Many times in our lives, we deliberately pause to savour the moment. There are also times that we struggle to chisel off the jagged edges of a memory so we can move ahead with some tidbit of mental health. Both were a part of my experiences at the Coors Classic, my first international stage race, back in 1980 and 1981. Both played a significant role in my cycling career.

Time, indeed, is a strange phenomenon. At 19 years of age having been in the sport for just two years and no prior competitive background, I remember soaking in all the visual details of the athletic giants standing on the Coors Classic podium. Oddly enough, my mind also shared thoughts of these cycling superheroes being replaced by others down the road knowing that this glory would fade. Deliberately, I tried to etch into my mind the athletes and the ambiance so as the years would pass, its importance wouldn't be overshadowed by the layering of years and life. I didn't want the significance of this moment to fade.

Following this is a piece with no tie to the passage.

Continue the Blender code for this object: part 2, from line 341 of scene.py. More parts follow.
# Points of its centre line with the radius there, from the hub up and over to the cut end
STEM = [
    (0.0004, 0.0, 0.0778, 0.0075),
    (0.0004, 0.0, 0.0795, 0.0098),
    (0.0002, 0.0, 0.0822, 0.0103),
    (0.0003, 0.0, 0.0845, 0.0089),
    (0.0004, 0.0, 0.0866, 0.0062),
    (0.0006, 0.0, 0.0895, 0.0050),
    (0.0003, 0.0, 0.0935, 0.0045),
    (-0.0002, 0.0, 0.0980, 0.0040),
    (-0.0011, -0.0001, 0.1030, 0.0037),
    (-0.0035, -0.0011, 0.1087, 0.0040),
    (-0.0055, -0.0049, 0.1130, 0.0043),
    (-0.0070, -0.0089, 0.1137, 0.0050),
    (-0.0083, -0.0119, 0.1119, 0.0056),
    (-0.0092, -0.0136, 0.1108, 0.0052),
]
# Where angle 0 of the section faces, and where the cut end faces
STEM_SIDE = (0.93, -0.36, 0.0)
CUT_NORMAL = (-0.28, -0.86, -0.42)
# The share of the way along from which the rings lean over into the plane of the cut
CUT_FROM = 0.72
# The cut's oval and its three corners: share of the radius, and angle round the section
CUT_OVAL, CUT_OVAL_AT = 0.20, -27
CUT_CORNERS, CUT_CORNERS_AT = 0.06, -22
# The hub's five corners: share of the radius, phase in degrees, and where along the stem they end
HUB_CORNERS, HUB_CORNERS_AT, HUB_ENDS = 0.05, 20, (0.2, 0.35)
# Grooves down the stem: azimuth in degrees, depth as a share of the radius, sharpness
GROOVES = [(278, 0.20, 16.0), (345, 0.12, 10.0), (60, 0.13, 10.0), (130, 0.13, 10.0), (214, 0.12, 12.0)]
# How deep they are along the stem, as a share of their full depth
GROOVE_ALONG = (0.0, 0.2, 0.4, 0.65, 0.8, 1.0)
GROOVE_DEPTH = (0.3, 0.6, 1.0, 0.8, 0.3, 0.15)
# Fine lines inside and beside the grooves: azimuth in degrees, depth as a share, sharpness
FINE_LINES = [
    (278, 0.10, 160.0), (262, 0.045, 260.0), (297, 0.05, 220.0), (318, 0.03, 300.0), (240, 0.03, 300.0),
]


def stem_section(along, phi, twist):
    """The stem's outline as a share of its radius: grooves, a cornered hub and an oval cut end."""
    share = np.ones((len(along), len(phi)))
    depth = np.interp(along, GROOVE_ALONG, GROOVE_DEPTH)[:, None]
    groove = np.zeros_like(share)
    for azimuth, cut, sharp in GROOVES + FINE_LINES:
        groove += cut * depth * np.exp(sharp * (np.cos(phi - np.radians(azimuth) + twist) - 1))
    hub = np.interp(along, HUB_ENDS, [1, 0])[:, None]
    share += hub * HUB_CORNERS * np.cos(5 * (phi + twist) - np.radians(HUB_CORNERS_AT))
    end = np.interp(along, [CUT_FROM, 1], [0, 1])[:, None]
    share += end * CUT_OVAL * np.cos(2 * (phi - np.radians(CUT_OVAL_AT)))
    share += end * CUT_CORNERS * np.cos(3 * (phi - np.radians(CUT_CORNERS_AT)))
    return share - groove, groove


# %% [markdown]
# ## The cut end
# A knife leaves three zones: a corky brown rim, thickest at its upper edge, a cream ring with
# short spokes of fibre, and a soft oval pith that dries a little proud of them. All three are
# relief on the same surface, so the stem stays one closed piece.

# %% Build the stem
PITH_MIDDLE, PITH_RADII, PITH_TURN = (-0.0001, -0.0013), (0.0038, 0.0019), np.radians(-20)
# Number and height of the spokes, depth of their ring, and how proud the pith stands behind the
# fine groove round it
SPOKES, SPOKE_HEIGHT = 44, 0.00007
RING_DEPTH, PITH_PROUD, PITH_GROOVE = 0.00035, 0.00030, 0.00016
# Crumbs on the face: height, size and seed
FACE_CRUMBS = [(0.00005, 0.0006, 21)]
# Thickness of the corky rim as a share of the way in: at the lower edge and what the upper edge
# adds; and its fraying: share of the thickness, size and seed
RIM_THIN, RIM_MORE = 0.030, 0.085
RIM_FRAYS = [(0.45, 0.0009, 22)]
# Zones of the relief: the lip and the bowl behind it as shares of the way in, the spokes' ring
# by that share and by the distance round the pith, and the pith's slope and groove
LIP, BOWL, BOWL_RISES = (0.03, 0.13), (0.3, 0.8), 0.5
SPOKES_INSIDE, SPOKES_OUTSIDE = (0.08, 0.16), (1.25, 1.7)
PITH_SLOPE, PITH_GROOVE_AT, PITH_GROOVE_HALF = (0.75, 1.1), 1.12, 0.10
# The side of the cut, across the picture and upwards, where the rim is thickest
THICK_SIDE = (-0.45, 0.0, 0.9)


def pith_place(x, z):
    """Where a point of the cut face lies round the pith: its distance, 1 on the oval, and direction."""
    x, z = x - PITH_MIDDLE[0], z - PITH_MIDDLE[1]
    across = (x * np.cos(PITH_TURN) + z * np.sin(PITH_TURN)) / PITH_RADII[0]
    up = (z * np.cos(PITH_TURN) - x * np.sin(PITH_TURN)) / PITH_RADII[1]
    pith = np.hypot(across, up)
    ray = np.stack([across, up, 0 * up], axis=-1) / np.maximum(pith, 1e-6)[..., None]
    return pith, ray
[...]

Once again, Colorado made its mark in the history book of "Modern Stage Racing in America" this August 2011. The US Pro Challenge retraced some of the Coors Classic routes and many of the players involved with the Red Zinger/Coors Classic reunited to recount the significance of those early days of stage racing in America. There's something to be said about being around people who share a common experience. It was good to go back to the cycling days of the '70's and '80's. But just for an evening, I'm NEVER giving up my clipless pedals and brake lever/gear shifters.

Marilyn

Here's a bit of history from a Reunion press release…

"On August 25 in Vail, Colorado, 300 former Red Zinger/Coors Classic athletes, staff, officials, volunteers, and even police and media will gather to reunite and celebrate the 18 years of bike racing that was shared by the event's two sponsors, Celestial Seasonings and the Adolph Coors Company. The Reunion dinner presentation, featuring video, storytelling, special awards and surprises, will be co-hosted by Phil Liggett and race owner/director Michael Aisner. "I invited Phil, not because he's a famous TV commentator, but because he was my first bike-racing mentor, when I was 28 years old and suddenly running a major event for a sport I knew little about," Aisner said. "In the UK Phil ran the Milk Race, one of the oldest and biggest amateur races ever, and I tapped his great sensibilities and knowledge as promptly as I could."

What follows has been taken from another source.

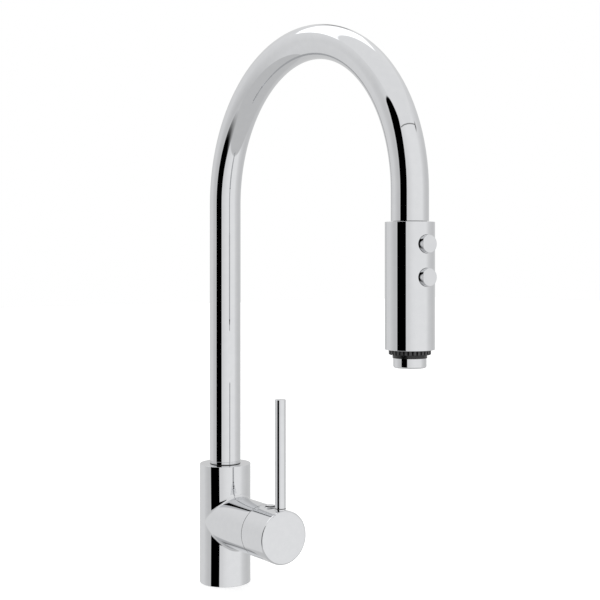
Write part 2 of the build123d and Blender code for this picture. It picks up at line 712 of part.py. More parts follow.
with BuildPart() as head_core:
    disc(head_plane, core_bottom, core_top, core_radius)
    disc(head_plane, core_top, neck_top, neck_radius)
    disc(head_plane, thread_floor, neck_top, hose_spigot_radius + running, Mode.SUBTRACT)
    disc(head_plane, check_valve_foot, thread_floor, check_valve_radius, Mode.SUBTRACT)
    disc(head_plane, core_bottom, check_valve_foot, waterway_radius, Mode.SUBTRACT)
    for height in button_heights.values():
        plane = button_plane(height)
        disc(plane, -chamber_end_depth, chamber_floor_reach, chamber_radius, Mode.SUBTRACT)
        disc(plane, chamber_floor_reach, core_radius + cut_extra, chamber_mouth_radius, Mode.SUBTRACT)
save(head_core, "head_core")

with BuildPart() as check_valve:
    ring(head_plane, check_valve_foot, thread_floor, check_valve_radius - slip,
         check_valve_radius - check_valve_rim)
    disc(head_plane, check_valve_foot, thread_floor, check_valve_stem_radius)
    with BuildSketch(head_plane.offset(check_valve_foot)):
        with PolarLocations(check_valve_radius / 2, 3):
            Rectangle(check_valve_radius - check_valve_rim / 2, check_valve_spoke_width)
    extrude(amount=check_valve_spoke_height)
save(check_valve, "check_valve")

ring_foot = head_bottom - spray_ring_height
collar_foot_height = ring_foot - collar_height
ring_bore_radius = collar_radius - 2 * slip
collar_top = core_bottom - aerator_washer_thickness

with BuildPart() as spray_ring:
    ring(head_plane, ring_foot, core_bottom, spray_ring_radius - spray_tooth_depth, ring_bore_radius)
    ring(head_plane, head_bottom, core_bottom, core_radius, ring_bore_radius)
    with BuildSketch(head_plane.offset(ring_foot)):
        with PolarLocations(spray_ring_radius - spray_tooth_depth, spray_tooth_count, spray_tooth_turn):
            Rectangle(2 * spray_tooth_depth, spray_tooth_width)
    extrude(amount=spray_ring_height)
save(spray_ring, "spray_ring")

with BuildPart() as aerator_collar:
    ring(head_plane, collar_foot_height, ring_foot, collar_radius, collar_bore_radius)
    ring(head_plane, ring_foot, collar_top, ring_bore_radius - slip, collar_bore_radius)
save(aerator_collar, "aerator_collar")

nozzle_bottom = collar_foot_height - nozzle_height
nozzle_floor = nozzle_bottom + nozzle_lip_height
nozzle_top = collar_foot_height + nozzle_thread_length

with BuildPart() as nozzle:
    disc(head_plane, nozzle_bottom, collar_foot_height, nozzle_radius)
    fillet(nozzle.edges().group_by(Axis.Z)[0], nozzle_edge_round)
    disc(head_plane, collar_foot_height, nozzle_top, collar_bore_radius - slip)
    disc(head_plane, nozzle_floor, nozzle_top, nozzle_bore_radius, Mode.SUBTRACT)
    disc(head_plane, nozzle_bottom, nozzle_floor, nozzle_lip_radius, Mode.SUBTRACT)
save(nozzle, "nozzle")

aerator_hole_pitch = (nozzle_lip_radius - aerator_edge) / aerator_ring_count

with BuildPart() as aerator_insert:
    disc(head_plane, nozzle_floor, nozzle_floor + aerator_thickness, nozzle_bore_radius - slip)
    with BuildSketch(head_plane.offset(nozzle_floor)):
        Circle(aerator_hole_radius)
        for ring_number in range(1, aerator_ring_count + 1):
            with PolarLocations(ring_number * aerator_hole_pitch, ring_number * aerator_holes_per_step):
                Circle(aerator_hole_radius)
    extrude(amount=aerator_thickness, mode=Mode.SUBTRACT)
save(aerator_insert, "aerator_insert")

with BuildPart() as aerator_washer:
    ring(head_plane, collar_top, core_bottom, ring_bore_radius - slip, waterway_radius)
save(aerator_washer, "aerator_washer")

# ==== buttons ====================================================================================


def make_button_set(name, height):
    """One push button with its plunger, the plunger's seal and the return spring."""
    plane = button_plane(height)

    with BuildPart() as button:
        disc(plane, button_back_reach, button_face_reach, button_radius)
        fillet(button.edges().group_by(Axis.Y)[0], button_edge_round)
    save(button, f"button_{name}")

    with BuildPart() as plunger:
        disc(plane, -plunger_end_depth, button_back_reach, plunger_radius)
        groove_low = plunger_groove_reach - plunger_seal_section
        with BuildSketch(plane.offset(groove_low)):
            Circle(plunger_radius + cut_extra)
            Circle(plunger_radius - plunger_groove_depth, mode=Mode.SUBTRACT)
        extrude(amount=2 * plunger_seal_section, mode=Mode.SUBTRACT)
    save(plunger, f"plunger_{name}")

    with BuildPart() as seal:
        with Locations(plane.offset(plunger_groove_reach)):
            Torus(plunger_radius - plunger_groove_depth + plunger_seal_section, plunger_seal_section)
    save(seal, f"plunger_seal_{name}")

    first_turn = chamber_floor_reach + spring_wire_radius
    last_turn = button_back_reach - spring_wire_radius
    pitch = (last_turn - first_turn) / (spring_turns - 1)
    with BuildPart() as spring:
        for turn in range(spring_turns):
            with Locations(plane.offset(first_turn + turn * pitch)):
                Torus(spring_radius, spring_wire_radius)
        for turn in range(spring_turns - 1):
            side = spring_radius if turn % 2 == 0 else -spring_radius
            with BuildSketch(plane.offset(first_turn + turn * pitch)):
                with Locations((side, 0)):
                    Circle(spring_link_radius)
            extrude(amount=pitch)
    save(spring, f"spring_{name}")


for button_name, button_height in button_heights.items():
    make_button_set(button_name, button_height)
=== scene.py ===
# %% [markdown]
# # A pull down kitchen faucet
# This lesson dresses a finished CAD model. The solids already have the right shapes
# and sizes, so they stay as they are, and what Blender adds is what a solid cannot
# have: polished chrome, moulded plastic, turned brass, a braided hose and a studio
# for the metal to mirror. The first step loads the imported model and frees each part
# from its parents without moving it. All sizes and places are in metres.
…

The Red Zinger/Coors Classic Reunion has attracted some of the great legends of cycling, many of whom credit the Classic with playing a significant role in their careers: Jacques Boyer, the first American to ride in the Tour de France and winner of the first Coors Classic; John Howard, who won two Red Zingers and then Ironman Hawaii and the Race Across America; Greg LeMond, three-time winner of the Tour de France and two-time winner of the Classic; Connie Carpenter, Olympic gold medalist who won more stages of the Classic than anyone except her husband Davis Phinney, who is also attending, and Wayne and Dale Stetina, with three wins between them, and many more.

Over its 13 year history, the Classic set not only a new bar for cycling but for sporting events in America. Over its span, racing grew from three days in the Boulder area to crossing multiple state-lines over 16 days, starting on the Big Island in Hawaii, through California, Nevada, Wyoming and Colorado. A Kevin Costner Warner Bros movie was shot at the race as it's main theme, and over the years the Classic was carried on NBC, ESPN and live on CBS. In Denver, the Tonight Show was delayed five minutes for Coors Classic nightly updates. At least twenty-six offspring, affectionately called Race Babies, resulted from couples who met as a result of the Classic. The race was the first to close a national park to the public for a sporting event, and did the same at San Francisco iconic Coit Tower on Telegraph Hill. It hosted an original Right Stuff astronaut, NBA legend, pop music and TV stars, actors, and even a US President who was an honorary stage starter in Vail. The Classic was the first bike race Robin Williams ever saw; he now has 60 bikes and has been a multi-time Tour de France spectator. At the time, the entire two plus weeks of racing operated on a budget of less than $1 million, racing over 2000 total miles of roadway for men and women each year."